The Ownership Question
Eventually, the topic of aircraft ownership may come up. It often begins casually. Friends ask when you will buy your own airplane. The idea sounds appealing: full access, personal pride, no scheduling constraints.
As you gain experience, you begin to see the broader picture. Maintenance coordination, insurance costs, storage fees, and unexpected repairs require time and financial planning. Many private pilots conclude that renting within a structured fleet offers a practical balance between access and responsibility.
The decision is not about status. It is about aligning aviation with your lifestyle and resources.

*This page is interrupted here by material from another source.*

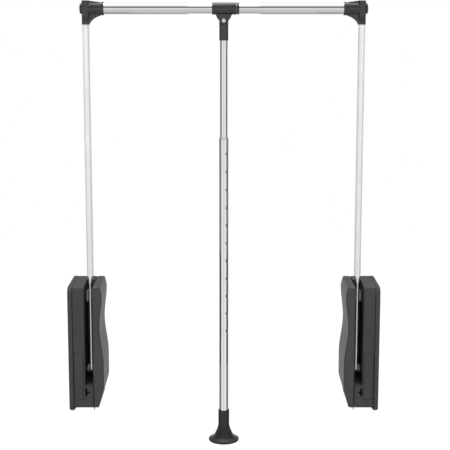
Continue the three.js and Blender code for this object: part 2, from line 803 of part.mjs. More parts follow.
// The coil spring's centre line: a helix whose two ends run straight into the crosshead and the seat
function springLine() {
  const from = crossheadTop + seatGap;
  const to = seatBottom - seatGap;
  const radius = (springOuterDiameter - springWireDiameter) / 2;
  const steps = springCurls * wireStepsPerCurl;
  const low = from + springWireDiameter;
  const high = to - springWireDiameter;
  const line = Array.from({ length: steps + 1 }, (_, k) => {
    const angle = (k / wireStepsPerCurl) * Math.PI * 2;
    return new THREE.Vector3(
      guideInset + radius * Math.cos(angle),
      guideBehindPivot + radius * Math.sin(angle),
      THREE.MathUtils.lerp(low, high, k / steps),
    );
  });
  const first = line[0].clone().setZ(from);
  const last = line[steps].clone().setZ(to);
  return [first, ...line, last];
}

// A wire of five sides carried along a line of points, mitred at each point
function wireAlong(points, diameter) {
  const up = new THREE.Vector3(0, 0, 1);
  const axis = new THREE.Vector3(guideInset, guideBehindPivot, 0);
  const rings = points.map((point, k) => {
    const atEnd = k === 0 || k === points.length - 1;
    const before = points[Math.max(k - 1, 0)];
    const after = points[Math.min(k + 1, points.length - 1)];
    const tangent = atEnd ? up : after.clone().sub(before).normalize();
    const outward = point.clone().sub(axis).setZ(0).normalize();
    const across = new THREE.Vector3().crossVectors(tangent, outward).normalize();
    return Array.from({ length: wireSides }, (_, s) => {
      const angle = (s / wireSides) * Math.PI * 2;
      return point.clone()
        .addScaledVector(outward, Math.cos(angle) * diameter / 2)
        .addScaledVector(across, Math.sin(angle) * diameter / 2)
        .toArray();
    });
  });
  return loft(rings);
}

// The least free gap between one curl and the next, measured on the centre line's points
function leastCurlGap(points, diameter) {
  let least = Infinity;
  for (let a = 0; a < points.length; a += 1) {
    for (let b = a + wireStepsPerCurl - 2; b < points.length; b += 1) {
      least = Math.min(least, points[a].distanceTo(points[b]) - diameter);
    }
  }
  return least;
}

function stopBuffer() {
  const ear = slotFrom + seatGap;
  const pad = new THREE.Shape();
  pad.moveTo(ear, bufferEarFront);
  pad.lineTo(ear + bufferEarWidth, bufferEarFront);
  pad.lineTo(ear + bufferEarWidth, armFlatDepth / 2 + seatGap);
  pad.lineTo(bodyTo - seatGap, armFlatDepth / 2 + seatGap);
  pad.lineTo(bodyTo - seatGap, slotBehindPivot - seatGap);
  pad.lineTo(ear, slotBehindPivot - seatGap);
  return slab('z', pad, bufferBottom, bufferBottom + bufferHeight);
}

// Corner connector

const railRadius = outerRailDiameter / 2;
const armRadius = armDiameter / 2;
const collarRadius = railRadius + seatGap + connectorCollarWall;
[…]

Becoming Part of the Aviation Community
After licensing, your relationship with other pilots changes. You recognize the early stages of training in new students. Conversations with instructors become less formal and more collegial. You exchange insights about weather systems, routes, and equipment rather than focusing only on lessons.
Aviation becomes less about earning qualifications and more about participating in a community that values precision, discipline, and shared experience.
What Truly Changes After the PPL
The Private Pilot Licence does not transform you overnight. It does not eliminate nerves or remove the need for preparation. What it does is transfer full responsibility to you.
You decide when to fly. You decide where to go. You decide whether to continue training or maintain flying recreationally.
The aircraft, the airspace, and the procedures remain the same. What shifts is ownership of every decision from preflight to shutdown.
In practical terms, life continues much as it did before the flight test. You plan carefully. You check weather. You review performance. You debrief yourself after landing. The difference is that you are no longer working toward approval. You are operating under your own authority.
That is what happens after you get your Private Pilot Licence. The training foundation remains, but the direction becomes yours to shape.